Dataset content.
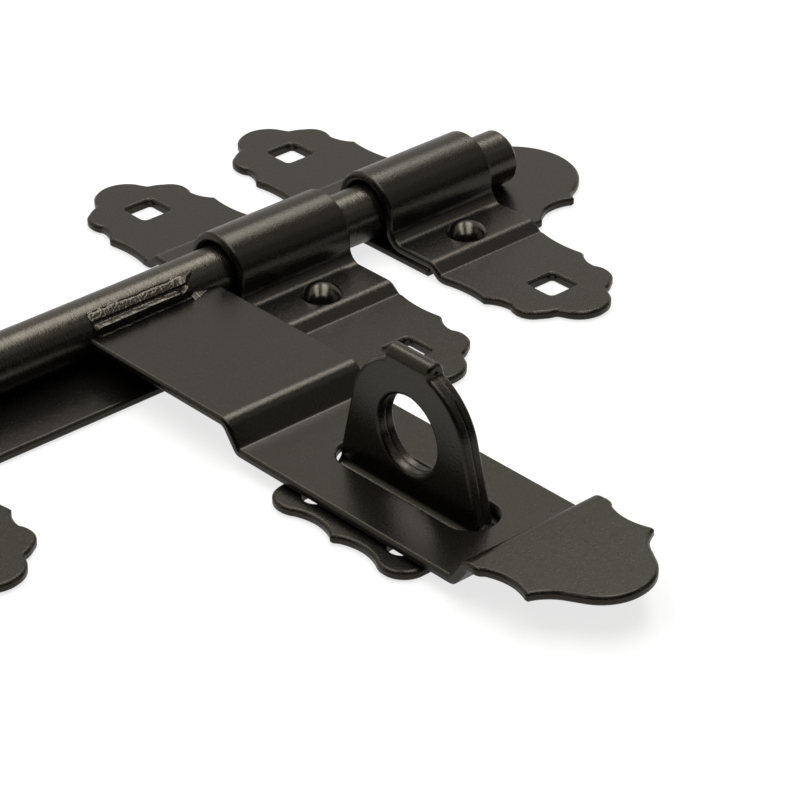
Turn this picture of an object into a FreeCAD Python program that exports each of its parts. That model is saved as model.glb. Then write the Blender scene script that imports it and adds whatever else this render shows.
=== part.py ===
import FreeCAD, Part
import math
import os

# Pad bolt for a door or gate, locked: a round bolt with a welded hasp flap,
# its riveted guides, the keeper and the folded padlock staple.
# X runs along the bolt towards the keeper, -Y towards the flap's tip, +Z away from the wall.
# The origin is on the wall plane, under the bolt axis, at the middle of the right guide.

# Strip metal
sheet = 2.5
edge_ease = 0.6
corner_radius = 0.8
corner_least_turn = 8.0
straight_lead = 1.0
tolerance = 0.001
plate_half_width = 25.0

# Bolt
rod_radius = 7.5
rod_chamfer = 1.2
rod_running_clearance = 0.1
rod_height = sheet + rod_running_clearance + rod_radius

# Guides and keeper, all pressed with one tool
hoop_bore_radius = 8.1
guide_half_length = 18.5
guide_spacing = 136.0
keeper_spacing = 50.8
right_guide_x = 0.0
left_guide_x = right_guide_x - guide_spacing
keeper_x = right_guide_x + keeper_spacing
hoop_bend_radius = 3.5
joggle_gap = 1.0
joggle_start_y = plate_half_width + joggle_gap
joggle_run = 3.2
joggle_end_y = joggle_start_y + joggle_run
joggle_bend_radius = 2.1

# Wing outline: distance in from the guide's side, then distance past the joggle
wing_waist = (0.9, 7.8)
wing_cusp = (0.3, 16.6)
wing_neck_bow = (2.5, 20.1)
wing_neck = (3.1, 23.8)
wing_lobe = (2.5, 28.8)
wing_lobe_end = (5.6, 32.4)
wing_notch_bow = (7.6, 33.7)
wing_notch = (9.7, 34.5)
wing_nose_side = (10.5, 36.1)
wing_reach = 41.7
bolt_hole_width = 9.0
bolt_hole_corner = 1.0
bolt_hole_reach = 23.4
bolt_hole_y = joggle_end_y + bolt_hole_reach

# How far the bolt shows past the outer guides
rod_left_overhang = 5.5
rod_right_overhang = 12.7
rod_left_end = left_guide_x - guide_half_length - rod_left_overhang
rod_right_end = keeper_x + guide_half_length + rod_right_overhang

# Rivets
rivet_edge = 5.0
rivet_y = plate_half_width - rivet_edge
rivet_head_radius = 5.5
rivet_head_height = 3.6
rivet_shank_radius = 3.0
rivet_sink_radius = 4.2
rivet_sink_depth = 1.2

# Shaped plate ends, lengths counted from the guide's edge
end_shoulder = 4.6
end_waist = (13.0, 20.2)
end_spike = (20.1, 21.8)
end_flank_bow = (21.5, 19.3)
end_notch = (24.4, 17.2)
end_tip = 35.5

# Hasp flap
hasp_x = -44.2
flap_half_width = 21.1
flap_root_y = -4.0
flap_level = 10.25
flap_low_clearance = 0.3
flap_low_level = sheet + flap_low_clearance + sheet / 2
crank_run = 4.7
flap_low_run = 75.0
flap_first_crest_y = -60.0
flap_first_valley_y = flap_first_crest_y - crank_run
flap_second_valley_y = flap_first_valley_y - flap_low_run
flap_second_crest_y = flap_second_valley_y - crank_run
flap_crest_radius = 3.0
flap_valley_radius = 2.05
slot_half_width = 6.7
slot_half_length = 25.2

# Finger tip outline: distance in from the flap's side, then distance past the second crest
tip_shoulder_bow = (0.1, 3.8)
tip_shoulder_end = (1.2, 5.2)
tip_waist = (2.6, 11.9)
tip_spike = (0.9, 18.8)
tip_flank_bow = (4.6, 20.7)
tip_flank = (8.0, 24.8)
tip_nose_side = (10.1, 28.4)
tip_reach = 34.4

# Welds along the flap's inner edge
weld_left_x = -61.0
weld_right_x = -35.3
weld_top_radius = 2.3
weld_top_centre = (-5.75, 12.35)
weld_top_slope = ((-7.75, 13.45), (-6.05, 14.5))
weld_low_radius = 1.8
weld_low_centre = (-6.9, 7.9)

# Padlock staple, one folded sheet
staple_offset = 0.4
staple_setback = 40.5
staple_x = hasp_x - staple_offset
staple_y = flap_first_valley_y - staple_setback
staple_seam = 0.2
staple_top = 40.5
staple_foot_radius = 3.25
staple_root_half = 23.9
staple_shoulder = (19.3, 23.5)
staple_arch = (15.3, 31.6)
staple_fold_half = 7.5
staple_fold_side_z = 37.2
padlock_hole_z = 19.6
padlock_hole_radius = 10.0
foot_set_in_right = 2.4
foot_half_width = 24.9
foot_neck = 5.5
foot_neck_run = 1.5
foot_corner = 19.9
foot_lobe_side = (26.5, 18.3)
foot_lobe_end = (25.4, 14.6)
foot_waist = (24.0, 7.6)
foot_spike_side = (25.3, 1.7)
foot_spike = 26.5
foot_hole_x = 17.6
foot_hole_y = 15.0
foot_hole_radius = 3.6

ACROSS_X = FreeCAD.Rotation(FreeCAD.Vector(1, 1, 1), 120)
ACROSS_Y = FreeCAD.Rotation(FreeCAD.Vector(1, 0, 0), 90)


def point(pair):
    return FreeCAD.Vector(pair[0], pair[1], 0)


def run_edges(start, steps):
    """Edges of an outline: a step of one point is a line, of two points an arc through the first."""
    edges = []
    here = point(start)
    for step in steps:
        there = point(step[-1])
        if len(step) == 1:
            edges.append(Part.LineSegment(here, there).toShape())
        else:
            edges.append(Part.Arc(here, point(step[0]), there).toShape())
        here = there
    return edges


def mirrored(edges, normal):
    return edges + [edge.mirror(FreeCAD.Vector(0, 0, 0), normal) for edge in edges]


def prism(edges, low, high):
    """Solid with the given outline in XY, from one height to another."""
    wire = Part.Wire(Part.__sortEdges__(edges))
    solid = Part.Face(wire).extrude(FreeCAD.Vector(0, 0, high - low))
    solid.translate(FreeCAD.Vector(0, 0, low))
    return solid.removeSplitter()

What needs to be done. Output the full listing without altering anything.

In response.
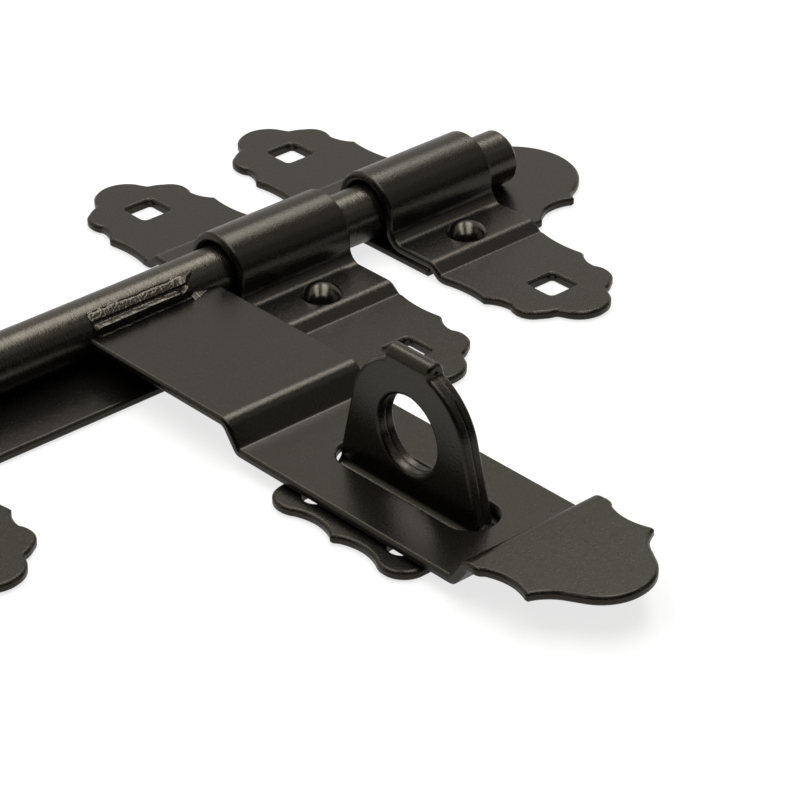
Turn this picture of an object into a FreeCAD Python program that exports each of its parts. That model is saved as model.glb. Then write the Blender scene script that imports it and adds whatever else this render shows.
=== part.py ===
import FreeCAD, Part
import math
import os

# Pad bolt for a door or gate, locked: a round bolt with a welded hasp flap,
# its riveted guides, the keeper and the folded padlock staple.
# X runs along the bolt towards the keeper, -Y towards the flap's tip, +Z away from the wall.
# The origin is on the wall plane, under the bolt axis, at the middle of the right guide.

# Strip metal
sheet = 2.5
edge_ease = 0.6
corner_radius = 0.8
corner_least_turn = 8.0
straight_lead = 1.0
tolerance = 0.001
plate_half_width = 25.0

# Bolt
rod_radius = 7.5
rod_chamfer = 1.2
rod_running_clearance = 0.1
rod_height = sheet + rod_running_clearance + rod_radius

# Guides and keeper, all pressed with one tool
hoop_bore_radius = 8.1
guide_half_length = 18.5
guide_spacing = 136.0
keeper_spacing = 50.8
right_guide_x = 0.0
left_guide_x = right_guide_x - guide_spacing
keeper_x = right_guide_x + keeper_spacing
hoop_bend_radius = 3.5
joggle_gap = 1.0
joggle_start_y = plate_half_width + joggle_gap
joggle_run = 3.2
joggle_end_y = joggle_start_y + joggle_run
joggle_bend_radius = 2.1

# Wing outline: distance in from the guide's side, then distance past the joggle
wing_waist = (0.9, 7.8)
wing_cusp = (0.3, 16.6)
wing_neck_bow = (2.5, 20.1)
wing_neck = (3.1, 23.8)
wing_lobe = (2.5, 28.8)
wing_lobe_end = (5.6, 32.4)
wing_notch_bow = (7.6, 33.7)
wing_notch = (9.7, 34.5)
wing_nose_side = (10.5, 36.1)
wing_reach = 41.7
bolt_hole_width = 9.0
bolt_hole_corner = 1.0
bolt_hole_reach = 23.4
bolt_hole_y = joggle_end_y + bolt_hole_reach

# How far the bolt shows past the outer guides
rod_left_overhang = 5.5
rod_right_overhang = 12.7
rod_left_end = left_guide_x - guide_half_length - rod_left_overhang
rod_right_end = keeper_x + guide_half_length + rod_right_overhang

# Rivets
rivet_edge = 5.0
rivet_y = plate_half_width - rivet_edge
rivet_head_radius = 5.5
rivet_head_height = 3.6
rivet_shank_radius = 3.0
rivet_sink_radius = 4.2
rivet_sink_depth = 1.2

# Shaped plate ends, lengths counted from the guide's edge
end_shoulder = 4.6
end_waist = (13.0, 20.2)
end_spike = (20.1, 21.8)
end_flank_bow = (21.5, 19.3)
end_notch = (24.4, 17.2)
end_tip = 35.5

# Hasp flap
hasp_x = -44.2
flap_half_width = 21.1
flap_root_y = -4.0
flap_level = 10.25
flap_low_clearance = 0.3
flap_low_level = sheet + flap_low_clearance + sheet / 2
crank_run = 4.7
flap_low_run = 75.0
flap_first_crest_y = -60.0
flap_first_valley_y = flap_first_crest_y - crank_run
flap_second_valley_y = flap_first_valley_y - flap_low_run
flap_second_crest_y = flap_second_valley_y - crank_run
flap_crest_radius = 3.0
flap_valley_radius = 2.05
slot_half_width = 6.7
slot_half_length = 25.2

# Finger tip outline: distance in from the flap's side, then distance past the second crest
tip_shoulder_bow = (0.1, 3.8)
tip_shoulder_end = (1.2, 5.2)
tip_waist = (2.6, 11.9)
tip_spike = (0.9, 18.8)
tip_flank_bow = (4.6, 20.7)
tip_flank = (8.0, 24.8)
tip_nose_side = (10.1, 28.4)
tip_reach = 34.4

# Welds along the flap's inner edge
weld_left_x = -61.0
weld_right_x = -35.3
weld_top_radius = 2.3
weld_top_centre = (-5.75, 12.35)
weld_top_slope = ((-7.75, 13.45), (-6.05, 14.5))
weld_low_radius = 1.8
weld_low_centre = (-6.9, 7.9)

# Padlock staple, one folded sheet
staple_offset = 0.4
staple_setback = 40.5
staple_x = hasp_x - staple_offset
staple_y = flap_first_valley_y - staple_setback
staple_seam = 0.2
staple_top = 40.5
staple_foot_radius = 3.25
staple_root_half = 23.9
staple_shoulder = (19.3, 23.5)
staple_arch = (15.3, 31.6)
staple_fold_half = 7.5
staple_fold_side_z = 37.2
padlock_hole_z = 19.6
padlock_hole_radius = 10.0
foot_set_in_right = 2.4
foot_half_width = 24.9
foot_neck = 5.5
foot_neck_run = 1.5
foot_corner = 19.9
foot_lobe_side = (26.5, 18.3)
foot_lobe_end = (25.4, 14.6)
foot_waist = (24.0, 7.6)
foot_spike_side = (25.3, 1.7)
foot_spike = 26.5
foot_hole_x = 17.6
foot_hole_y = 15.0
foot_hole_radius = 3.6

ACROSS_X = FreeCAD.Rotation(FreeCAD.Vector(1, 1, 1), 120)
ACROSS_Y = FreeCAD.Rotation(FreeCAD.Vector(1, 0, 0), 90)


def point(pair):
    return FreeCAD.Vector(pair[0], pair[1], 0)


def run_edges(start, steps):
    """Edges of an outline: a step of one point is a line, of two points an arc through the first."""
    edges = []
    here = point(start)
    for step in steps:
        there = point(step[-1])
        if len(step) == 1:
            edges.append(Part.LineSegment(here, there).toShape())
        else:
            edges.append(Part.Arc(here, point(step[0]), there).toShape())
        here = there
    return edges


def mirrored(edges, normal):
    return edges + [edge.mirror(FreeCAD.Vector(0, 0, 0), normal) for edge in edges]


def prism(edges, low, high):
    """Solid with the given outline in XY, from one height to another."""
    wire = Part.Wire(Part.__sortEdges__(edges))
    solid = Part.Face(wire).extrude(FreeCAD.Vector(0, 0, high - low))
    solid.translate(FreeCAD.Vector(0, 0, low))
    return solid.removeSplitter()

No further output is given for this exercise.